Stoichiometry is like a recipe for chemistry; it's all about the proportions of ingredients, which in this case are elements and compounds. In a baking scenario, just like we need a specific amount of flour and sugar to make a perfect cake, in a chemical reaction, we need exact amounts of reactants to fully react without leaving anything unreacted. For the neutralization reaction between sodium bicarbonate (baking soda) and lactic acid, stoichiometry tells us how much of each reactant is required to produce the desired products, water and carbon dioxide, without any excess.

As our calculation steps in the exercise demonstrated, we first calculated the moles of baking soda and then used the 1:1 mole ratio (from the balanced equation of the reaction) to determine the moles of lactic acid. This essential stoichiometric concept ensures that all the sodium bicarbonate is neutralized by lactic acid in our cake batter, leading to the perfect rise of the cake. Simplifying stoichiometry, it's about the 'mole-to-mole' comparison between reactants and products, which is crucial in predicting the outcome of our reaction and in this case, the success of our cake!

The Ideal Gas Law is depicted by the simple yet elegant equation: PV = nRT. This relationship lets us juggle the variables of pressure (P), volume (V), temperature (T), and the number of moles (n) of a gas, along with R, the ideal gas constant, which is the same for all gases under ideal conditions. It's like knowing exactly the right temperature and time to bake a cake leads to a perfect fluffy texture; similarly, knowing the conditions of a gas helps predict how it will behave.

In our exercise, we used this law to find the volume of carbon dioxide at a specific temperature and pressure. After converting the temperature to Kelvin (since gas laws require an absolute temperature scale), we plugged in the values into the equation and found our answer.

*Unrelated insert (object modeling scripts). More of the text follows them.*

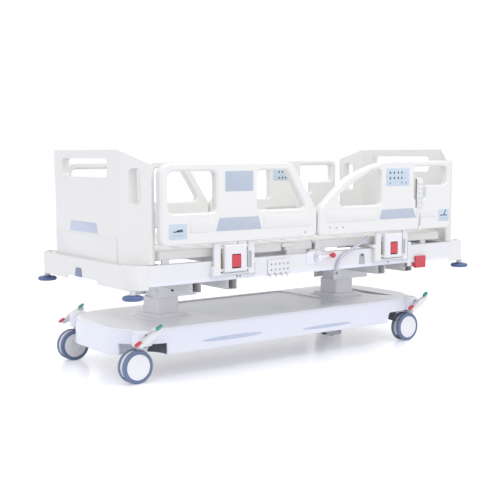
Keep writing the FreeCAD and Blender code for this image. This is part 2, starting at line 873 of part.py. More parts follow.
def bumper_pin(x, y):
    """Pin under a frame corner, with a washer above the bumper and a head below it."""
    top = Vector(x, y, beam_bottom + 1)
    foot = Vector(x, y, bumper_bottom - bumper_head)
    return [rod(bumper_pin_radius, foot, top),
            rod(bumper_washer_radius, Vector(x, y, bumper_bottom + bumper_height + 1),
                Vector(x, y, end_cover_bottom - bumper_washer_gap)),
            rod(bumper_washer_radius - 2, foot, Vector(x, y, bumper_bottom - bumper_washer_gap))]


def bumper_roller(end, side):
    """Round wall bumper that turns on its pin."""
    bore = bumper_pin_radius + running_gap
    h = bumper_height
    profile = [(bore, 0), (bumper_radius - 4, 0), (bumper_radius, 5), (bumper_radius, h - 8),
               (bumper_radius - 7, h - 3), (26, h - 3), (22, h), (bore, h)]
    return turned(profile, Vector(end * bumper_x, side * bumper_y, bumper_bottom), Vector(0, 0, 1))


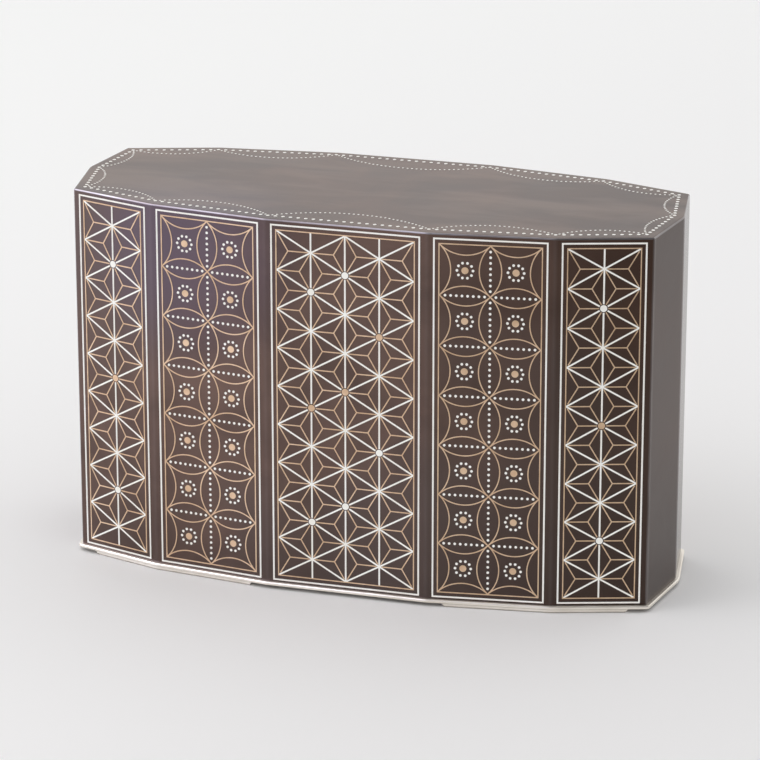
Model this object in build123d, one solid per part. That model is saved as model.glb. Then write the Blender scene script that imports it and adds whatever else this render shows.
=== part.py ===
"""Tea ceremony box: a tall metal cover that lifts straight up off a low silver base.

The cover is a shell of dark patinated copper alloy, closed at the top and open below. Its plan is a
long polygon of fourteen sides: five flat facets along the front, five along the back, and two at each
end that meet in a low ridge. It is made of a top plate, two long walls folded at their facets, and two
end walls. Silver and gold foil is hammered on to the long walls and the top.
The base is a silver plate a little larger than the cover, on four low feet. A low flange stands up
from it inside the cover and keeps the cover in place.

Frame: +X along the length, -Y the front, +Z up, millimetres. The origin is the middle of the
footprint, on the surface that the feet stand on.
"""

from build123d import *
import math
import os

# ---- plan of the cover, over the outside of its walls ----
depth = 120.0  # front to back, across the middle facets
centre_width = 80.0  # width of the middle facet
inner_run = 60.0  # length along X of the facet beside the middle one
inner_drop = 8.0  # and how far it falls back
outer_run = 44.0  # length along X of the outermost facet of a long side
outer_drop = 14.0  # and how far it falls back
end_rise = 6.0  # how far the ridge of each end stands out past the corners

# ---- the cover's sheet metal ----
wall_height = 182.6
wall = 1.2  # thickness of the walls
top_thickness = 1.4
fold_radius = 12.0  # outside of the soft folds between facets
corner_radius = 0.8  # outside of the four soldered corners
arris_radius = 0.9  # rounding round the edge of the top

# ---- the base ----
ledge = 1.8  # how far the plate stands out past the cover
plate_thickness = 1.8
plate_rounding = 0.6
flange_height = 9.0
flange_thickness = 1.2
flange_clearance = 0.3  # between the flange and the inside of the cover
flange_lead = 0.4  # chamfer round the top of the flange
foot_height = 1.8
foot_width = 6.0
foot_setback = 1.1  # from the edge of the plate
foot_end_gap = 8.0  # along X, from the corner and from the inner fold to the ends of a foot
foot_slope = 1.5  # how far the ends of a foot lean in over its height

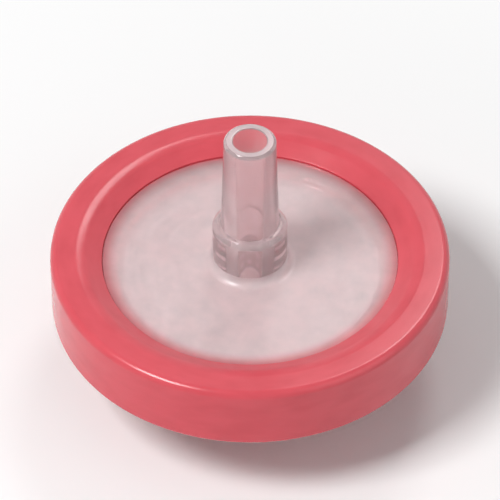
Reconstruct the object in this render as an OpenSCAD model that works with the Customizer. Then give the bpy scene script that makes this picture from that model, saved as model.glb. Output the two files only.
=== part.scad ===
// Disc filter for a syringe: a membrane held between two welded housing halves, with a ring
// moulded round their rims. It stands on the mouth of its inlet hub, and +Z points along the
// flow, out of the tip of its outlet nozzle. Z is 0 at the inlet mouth. Sizes are in millimetres.

/* [Membrane] */
// Diameter of the membrane disc, the nominal size of the filter
membrane_d = 25; // [18:0.5:50]
// Thickness of the membrane film
membrane_t = 0.12; // [0.05:0.01:0.3]
// Thickness of the non-woven backing on the film's outlet side
backing_t = 0.18; // [0.05:0.01:0.5]
// Width of the membrane's rim that the two halves clamp
seal_w = 0.8; // [0.4:0.1:2]
// Gap between the membrane's edge and the wall of its pocket
pocket_gap = 0.1; // [0.05:0.05:0.5]

/* [Housing halves] */
// Thickness of the inlet half's window
inlet_wall = 1.5; // [0.8:0.1:3]
// Thickness of the outlet half's window
outlet_wall = 1.6; // [0.8:0.1:3]
// Width of the welded rim outside the membrane's pocket
weld_w = 1; // [0.5:0.1:3]
// Step from each window's face down to the rim that the ring grips
rim_step = 0.5; // [0.2:0.1:0.7]
// Height of the ribs that spread the flow in the inlet half
inlet_rib_h = 0.25; // [0.2:0.05:1.5]
// Free height between those ribs and the membrane
inlet_gap = 0.1; // [0.1:0.05:1.5]
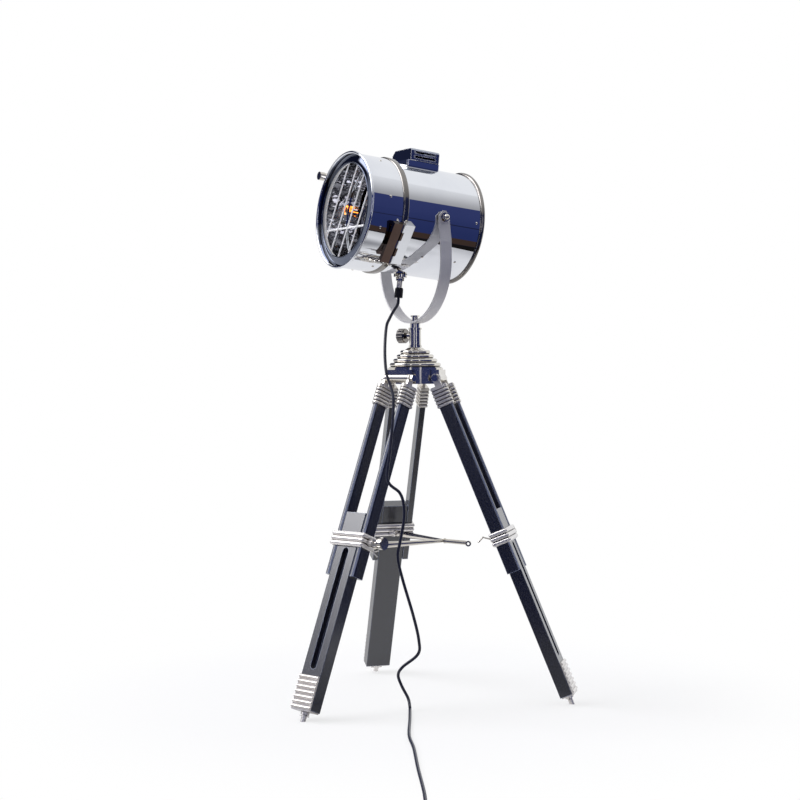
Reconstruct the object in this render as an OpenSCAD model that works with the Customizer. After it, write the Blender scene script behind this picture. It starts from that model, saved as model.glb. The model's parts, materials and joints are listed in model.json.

This calculation is pivotal, especially in scenarios where we need the actual volume of gas produced, like knowing how much our cake will rise with the produced CO2. In essence, this Ideal Gas Law is a powerful tool that relates the physical properties of an ideal gas, which, although an approximation, gives us invaluable insight into the behavior of real gases.

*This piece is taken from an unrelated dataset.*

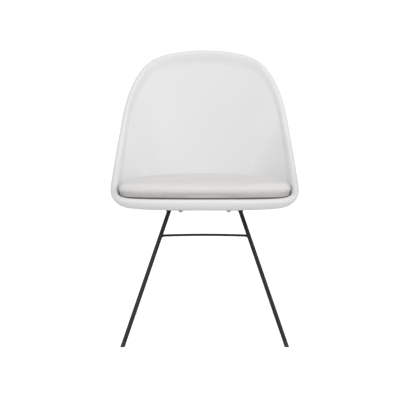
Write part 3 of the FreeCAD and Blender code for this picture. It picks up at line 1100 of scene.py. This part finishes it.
@dataclass
class SeatCushion:
    """Leatherette pad on a foam core, sewn to a lining below and held by hook-and-loop patches."""

    shell: SeatShell
    base: float = 0.3892
    belly: float = 0.438
    shoulder: float = 0.458
    top: float = 0.472
    overhang: float = 0.017
    clearance: float = 0.0022
    base_inset: float = 0.006
    base_share: float = 0.33
    edge_inset: float = 0.016
    lip_gap: float = 0.003
    crown: tuple = (0.92, 0.84, 0.73, 0.62, 0.5, 0.36, 0.24, 0.14)
    wall_levels: int = 10
    shoulder_levels: int = 8
    start_inset: float = 0.003
    foam_inset: float = 0.006
    voxel: float = 0.0055
    held_rise: float = 0.004
    pressure: float = 4.0
    stretch_stiffness: float = 12.0
    bending_stiffness: float = 0.8
    cloth_quality: int = 5
    cap: float = 0.004
    frames: int = 20
    panel_inset: float = 0.016
    panel_levels: tuple = ((0.3881, 0.0006), (0.3885, 0.0), (0.3889, 0.0006))
    patch_size: tuple = (0.060, 0.025)
    patch_corner: float = 0.004
    patch_crisp: float = 35.0
    patch_places: tuple = ((-0.075, -0.1125), (-0.075, 0.0375), (0.075, -0.1125), (0.075, 0.0375))
    seam_height: float = 0.4265
    seam_middle: float = -0.03
    seam_reach: float = 0.5
    seam_points: int = 480
    stitch_drop: float = 0.0022
    stitch_pitch: float = 0.0048
    stitch_length: float = 0.0034
    thread_radius: float = 0.00035
    thread_rise: float = 0.4

    def wall_at(self, height: float) -> np.ndarray:
        """Where the shell's inner skin is at a height, in each column, or its highest point.

        Args:
            height: The height.

        Returns:
            A point for each column.
        """
        inner = self.shell.inner
        found = inner[-1].copy()
        for i in range(inner.shape[1]):
            heights = inner[:, i, 2]
            above = np.nonzero(heights[1:] >= height)[0]
            if len(above):
                k = above[0]
                step = inner[k + 1, i] - inner[k, i]
                found[i] = inner[k, i] + step * max(0.0, (height - heights[k]) / step[2])
        return found

    def rings(self, inset: float) -> list[np.ndarray]:
        """Level rings of the pad's form, pulled in by an inset.

        Args:
            inset: How far they are pulled in.

        Returns:
            The rings, from the base up.
        """
        outward = self.shell.outward
        lips = self.shell.rim[:, 2] + self.shell.bead / 2 + self.lip_gap
        rings = []
        for share in np.linspace(0, 1, self.wall_levels):
            height = self.base + inset + share * (self.belly - self.base - inset)
            clearance = self.clearance + self.base_inset * (1 - smooth_step(share / self.base_share))
            over = self.overhang * smooth_step((height - lips) / (self.belly - lips[0]))
            ring = self.wall_at(height) + outward * (over - clearance - inset)[:, None]
            ring[:, 2] = height
            rings.append(ring)
        belly = rings[-1]
        shoulder = self.shoulder - inset
        for angle in np.radians(np.linspace(0, 90, self.shoulder_levels)[1:-1]):
            ring = belly - outward * self.edge_inset * (1 - math.cos(angle))
            ring[:, 2] = self.belly + (shoulder - self.belly) * math.sin(angle)
            rings.append(ring)
        middle = np.array((0.0, (belly[0, 1] + belly[len(belly) // 2, 1]) / 2, 0.0))
        edge = belly - outward * self.edge_inset
        for scale in self.crown:
            ring = middle + (edge - middle) * scale
            ring[:, 2] = shoulder + (self.top - inset - shoulder) * (1 - scale**2)
            rings.append(ring)
        return [ring[::2] for ring in rings]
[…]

Molarity, often denoted by 'M,' measures the concentration of a solution, telling us how much of a substance is dissolved in a certain volume of solvent. It's akin to understanding how sweet our cake will be, depending on how much sugar we've mixed into the batter. In chemistry, this is crucial because reactions happen when molecules collide, and molarity gives us an insight into how many molecules of reactants are present to potentially react.

Let's look back at our exercise. After finding the moles of lactic acid that would react with the given amount of baking soda, we divided these moles by the volume of the sour milk in liters to find the molarity. The result gives us a clear picture of the strength of our sour milk as an acid - essentially how 'sour' it is. Molarity calculations provide a clear, quantitative measure of the sour milk's acidity, guiding bakers to ensure the right rise of their cake by adjusting the amount of sour milk, or in a lab, allowing chemists to control the course of their reactions.